In randomised blocks, each block should be laid out in one part of the field. A block doesn't have to be a uniform shape, but in practice, it normally is. The main thing is that the plots making up a block should be grouped together in one area, to reduce the effects of fertility trends (soil heterogeneity). Graham is correct: In a (simple) randomised blocks design, the number of replications normally equals the number of blocks - at least, for the purposes of this course. You can theoretically have as many treatments per replication (block) as you like, although you shouldn't - see below.
I say "normally", since the rule of thumb in field experiments is that a block should not exceed 16 experimental units (plots) in size, or the advantages of local control of soil heterogeneity are lost. This means that for experiments with more that 16 treatments, which is quite possible in factorial designs, the use of ordinary randomised blocks designs runs into limitations. With Latin squares, the situation is even worse.

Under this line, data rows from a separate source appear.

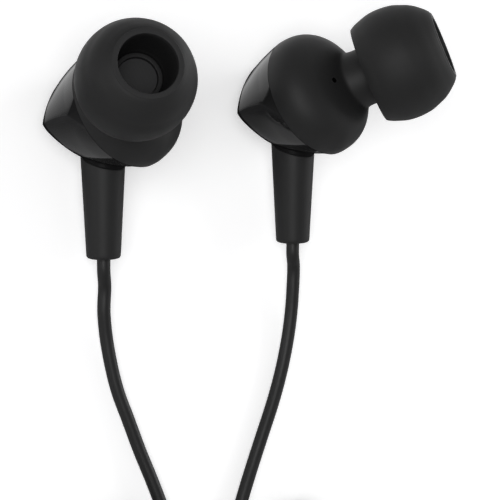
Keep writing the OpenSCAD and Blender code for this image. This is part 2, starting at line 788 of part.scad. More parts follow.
// A flat band round the bundle of loops, its long side along the coil's radius
module tie(centre, angle, r_out, pitch, steps, layers, d) {
    r_in = r_out - pitch * steps / 24;
    x0 = r_in - d / 2 - tie_clearance - 0.2;
    w = r_out - r_in + d + 2 * tie_clearance + 0.4;
    h = d + pitch * (layers - 1) + 2 * tie_clearance;
    color([0.09, 0.09, 0.095])
        translate([centre[0], centre[1], 0])
            rotate([0, 0, angle])
                translate([x0 - tie_t, tie_w / 2, 0])
                    rotate([90, 0, 0])
                        linear_extrude(height = tie_w)
                            difference() {
                                slot_2d(w + 2 * tie_t, h + 2 * tie_t, 0.9);
                                translate([tie_t, tie_t])
                                    slot_2d(w, h, 0.35);
                            }
}

// ---------- splitter pieces ----------
module lying(p) {
    translate(p)
        rotate([90, 0, 0])
            children();
}

module splitter_body() {
    color(black_matte)
        lying(splitter_top)
            difference() {
                rotate_extrude()
                    polygon([
                        [0, 0], [splitter_r - 0.4, 0], [splitter_r - 0.1, 0.15], [splitter_r, 0.6],
                        [splitter_r, splitter_l - 2.4], [splitter_r - 0.5, splitter_l - 0.3],
                        [splitter_r - 0.8, splitter_l], [0, splitter_l]
                    ]);
                for (a = [0, 180])
                    rotate([0, 0, a])
                        translate([-1, splitter_r - 0.15, 3])
                            cube([2, 1, splitter_l - 7]);
            }
}

module splitter_collar() {
    color(black_rubber)
        lying(splitter_top - [0, splitter_l, 0])
            difference() {
                cylinder(h = splitter_collar_l, r1 = splitter_r - 0.9, r2 = main_d / 2 + 0.3);
                for (z = [0.9, 1.9])
                    translate([0, 0, z])
                        difference() {
                            cylinder(h = 0.4, r = 4);
                            translate([0, 0, -1])
                                cylinder(h = 3, r = main_d / 2 + 0.15);
                        }
            }
}

module right_coil_tie() {
    tie(right_coil_c, branch_tie_angle, branch_coil_r, branch_pitch, branch_steps, 2, branch_d);
}

module left_coil_tie() {
    tie(left_coil_c, 180 - branch_tie_angle, branch_coil_r, branch_pitch, branch_steps, 2, branch_d);
}

module main_coil_tie() {
    tie(main_coil_c, main_tie_angle, main_coil_r, main_pitch, main_steps, 4, main_d);
}

// ---------- plug ----------
plug_root = relief_end - [0, relief_l, 0];
jack_root = plug_root - [0, grip_l, 0];

module plug_relief() {
    color(black_rubber)
        lying(relief_end)
            difference() {
                cylinder(h = relief_l, r1 = main_d / 2 + 0.3, r2 = grip_r - 0.9);
                for (i = [0 : 3])
                    translate([0, 0, 1.2 + 1.3 * i])
                        difference() {
                            cylinder(h = 0.5, r = 6);
                            translate([0, 0, -1])
                                cylinder(h = 3, r = main_d / 2 + 0.15);
                        }
            }
}

module plug_grip() {
    color(black_matte)
        lying(plug_root)
            rotate_extrude()
                polygon([
                    [0, 0], [grip_r - 0.7, 0], [grip_r - 0.25, 0.25], [grip_r - 0.05, 0.8],
                    [grip_r, 1.6], [grip_r, grip_l - 2.2], [grip_r - 0.15, grip_l - 0.5],
                    [grip_r - 0.5, grip_l], [0, grip_l]
                ]);
}

// Contacts: sleeve, insulator, ring, insulator, pointed tip
sleeve_l = jack_l * 0.5;
ring_l = 2.2;
tip_start = sleeve_l + ring_l + 2 * insulator_w;

module plug_sleeve() {
    color(silver)
        lying(jack_root)
            difference() {
                cylinder(h = sleeve_l, r = jack_r);
                cylinder(h = jack_l, r = jack_r * 0.55);
            }
}

module plug_ring() {
    color(silver)
        lying(jack_root - [0, sleeve_l + insulator_w, 0])
            difference() {
                cylinder(h = ring_l, r = jack_r);
                translate([0, 0, -1])
                    cylinder(h = jack_l, r = jack_r * 0.55);
            }
}

module plug_tip() {
    head = jack_l - tip_start;
    color(silver)
        lying(jack_root - [0, tip_start, 0])
            rotate_extrude()
                polygon([
                    [0, 0], [jack_r, 0], [jack_r, head - 2.7], [jack_r - 0.45, head - 2.1],
                    [jack_r - 0.05, head - 1.5], [jack_r - 0.15, head - 1.1], [0.6, head - 0.1],
                    [0.35, head], [0, head]
                ]);
}

module plug_insulators() {
    color(black_gloss)
        lying(jack_root) {
            translate([0, 0, 0.01])
                cylinder(h = tip_start - 0.02, r = jack_r * 0.55 - 0.02);
            translate([0, 0, sleeve_l + 0.01])
                cylinder(h = insulator_w - 0.02, r = jack_r);
            translate([0, 0, sleeve_l + insulator_w + ring_l + 0.01])
                cylinder(h = insulator_w - 0.02, r = jack_r);
        }
}

right_place() rear_cover();  // right_rear_cover
right_place() front_housing();  // right_front_housing
right_place() nozzle_mesh();  // right_nozzle_mesh
right_place() driver_gasket();  // right_driver_gasket
right_place() driver_frame();  // right_driver_frame
right_place() diaphragm();  // right_diaphragm
right_place() voice_coil();  // right_voice_coil
right_place() top_plate();  // right_top_plate
right_place() magnet();  // right_magnet
right_place() yoke();  // right_yoke
right_place() terminal_board();  // right_terminal_board
right_place() boot();  // right_boot
right_place() cord_anchor();  // right_cord_anchor
right_place() ear_tip();  // right_ear_tip
left_place() rear_cover();  // left_rear_cover
left_place() front_housing();  // left_front_housing
left_place() nozzle_mesh();  // left_nozzle_mesh
left_place() driver_gasket();  // left_driver_gasket
left_place() driver_frame();  // left_driver_frame
left_place() diaphragm();  // left_diaphragm
left_place() voice_coil();  // left_voice_coil
left_place() top_plate();  // left_top_plate
left_place() magnet();  // left_magnet
left_place() yoke();  // left_yoke
left_place() terminal_board();  // left_terminal_board
left_place() boot();  // left_boot
left_place() cord_anchor();  // left_cord_anchor
left_place() ear_tip();  // left_ear_tip
right_branch_cord();
left_branch_cord();
right_branch_coil();
left_branch_coil();
right_coil_tie();
left_coil_tie();
splitter_body();
splitter_collar();
main_cord();
main_coil();
main_coil_tie();
plug_relief();
plug_grip();
plug_sleeve();
plug_ring();
plug_tip();
plug_insulators();
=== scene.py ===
import math

import bpy
import numpy as np
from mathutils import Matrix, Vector


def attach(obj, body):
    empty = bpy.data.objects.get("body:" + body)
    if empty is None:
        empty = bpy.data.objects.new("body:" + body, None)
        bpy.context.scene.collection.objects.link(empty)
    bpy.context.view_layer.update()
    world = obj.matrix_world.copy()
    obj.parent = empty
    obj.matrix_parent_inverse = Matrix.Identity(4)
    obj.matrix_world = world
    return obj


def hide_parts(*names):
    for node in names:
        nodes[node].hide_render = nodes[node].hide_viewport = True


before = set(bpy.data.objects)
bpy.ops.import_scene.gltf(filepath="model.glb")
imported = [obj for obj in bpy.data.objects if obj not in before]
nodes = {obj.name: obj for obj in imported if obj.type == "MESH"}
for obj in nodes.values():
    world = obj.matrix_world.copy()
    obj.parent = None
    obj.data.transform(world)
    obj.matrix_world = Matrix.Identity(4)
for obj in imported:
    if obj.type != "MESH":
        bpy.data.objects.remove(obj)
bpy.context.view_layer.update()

mainBody = "earphones"
tipBodies = {"right": "right_tip", "left": "left_tip"}
sides = ("right", "left")
mm = 0.001
scene = bpy.context.scene


# ---- camera ----
cameraSetup = {
    "place": (-0.13981, -0.01235, 0.26415),  # metres
    "lean": -28.7764,  # degrees about Y, towards the left
    "lens": 201.6, "sensor": 36,  # mm
    "clip": (0.01, 20),  # metres
}


def addObject(name, data):
    made = bpy.data.objects.new(name, data)
    scene.collection.objects.link(made)
    return made


camera = addObject("camera", bpy.data.cameras.new("camera"))
camera.location = cameraSetup["place"]
camera.rotation_euler = (0, math.radians(cameraSetup["lean"]), 0)
camera.data.lens, camera.data.sensor_width = cameraSetup["lens"], cameraSetup["sensor"]
camera.data.clip_start, camera.data.clip_end = cameraSetup["clip"]
scene.camera = camera
scene.view_settings.view_transform = "Standard"
print("stage: camera")


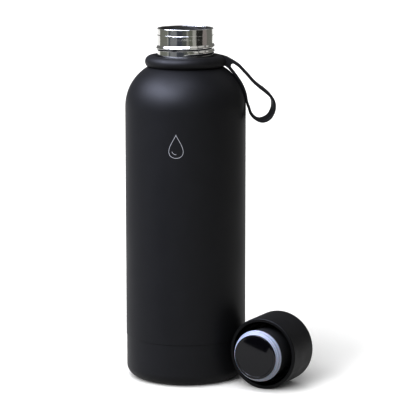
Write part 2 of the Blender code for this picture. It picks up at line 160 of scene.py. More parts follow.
# The studio. Azimuths are in degrees, 0 at the camera's side and 90 on its right
FLOOR_RADIUS = 8.0
STUDIO_MIDDLE = Vector((0.02, -0.01, 0.10))
STUDIO_GAMMA = 0.7
WORLD_LIGHT = 0.35
COOL = (0.90, 0.94, 1.12)
GREY_LIGHT = (1.0, 0.99, 0.96)
# Square panels of light for the object: azimuth, elevation, width, radiance, colour
SOFTBOX_DISTANCE = 1.5
SOFTBOXES = [
    (-60, 40, 0.66, 23.0, COOL),
    (-30, 40, 0.66, 14.5, COOL),
    (-90, 40, 0.66, 12.5, COOL),
    (0, 66, 0.54, 6.0, COOL),
    (-90, 14, 0.66, 5.2, COOL),
    (-30, 66, 0.54, 5.2, COOL),
    (0, 40, 0.66, 3.4, COOL),
    (-90, 66, 0.54, 3.2, COOL),
    (36, 42, 0.66, 0.6, GREY_LIGHT),
    (75, 42, 0.66, 0.45, GREY_LIGHT),
    (115, 42, 0.66, 0.6, GREY_LIGHT),
]
# Even light for the floor: azimuth, elevation, spread, radiance
FLOOR_SUNS = [
    (-60, 60, 50, 0.36),
    (-45, 30, 40, 0.21),
    (0, 30, 40, 0.17),
    (-30, 15, 20, 0.15),
    (180, 50, 60, 0.13),
    (0, 60, 50, 0.09),
]
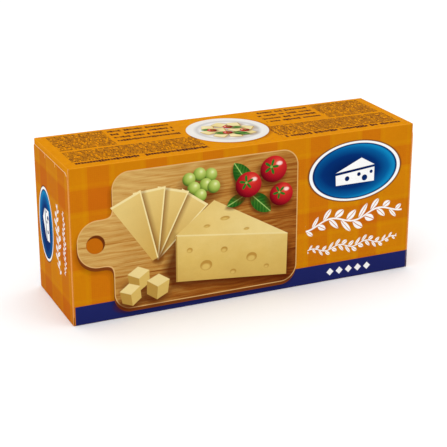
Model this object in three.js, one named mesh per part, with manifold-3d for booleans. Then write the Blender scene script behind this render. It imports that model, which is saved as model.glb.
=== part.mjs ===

For experiments with more that 16 treatments (or factor combinations), the researcher has to resort to more sophisticated experimental designs, in which several blocks per replication are employed. These so-called incomplete blocks designs use deliberate confounding of certain treatment effects with block effects. Higher-order interactions of factorial designs, which are generally of less interest to the researcher, are typically chosen for such confounding, and are dealt with in the analysis. Here one also ventures into the area of so-called graeco-latin squares, and lattice designs, typically used in variety trials, where a large number of cultivars may be planted in a single trial. Clearly, with varieties, you are not dealing with a factorial design, and so-called quasi-factors are employed in the design. It is even possible to have single-replication designs, in which higher-order interactions are used to estimate error in the ANOVA. Such experimental designs are clearly beyond the scope of this course, and I mention these just as a matter of interest.
Not surprisingly, much of the pioneering work in experimental design and analysis has come from agricultural research. For those interested in this field (pardon the pun), the statistical package GENSTAT, developed at the Rothamsted agricultural research station in the UK, where Sir Ronald Fisher worked (with his associate Frank Yates) and developed ANOVA, is one of the few packages which makes a clear distinction between the blocking structure of an experiment and its treatment structure, and allows straightforward analysis of these fairly complex incomplete blocks designs. It was a nightmare in the days of hand calculations. SAS also has origins in agricultural research. The classic text to consult is Cochran and Cox's Experimental Designs.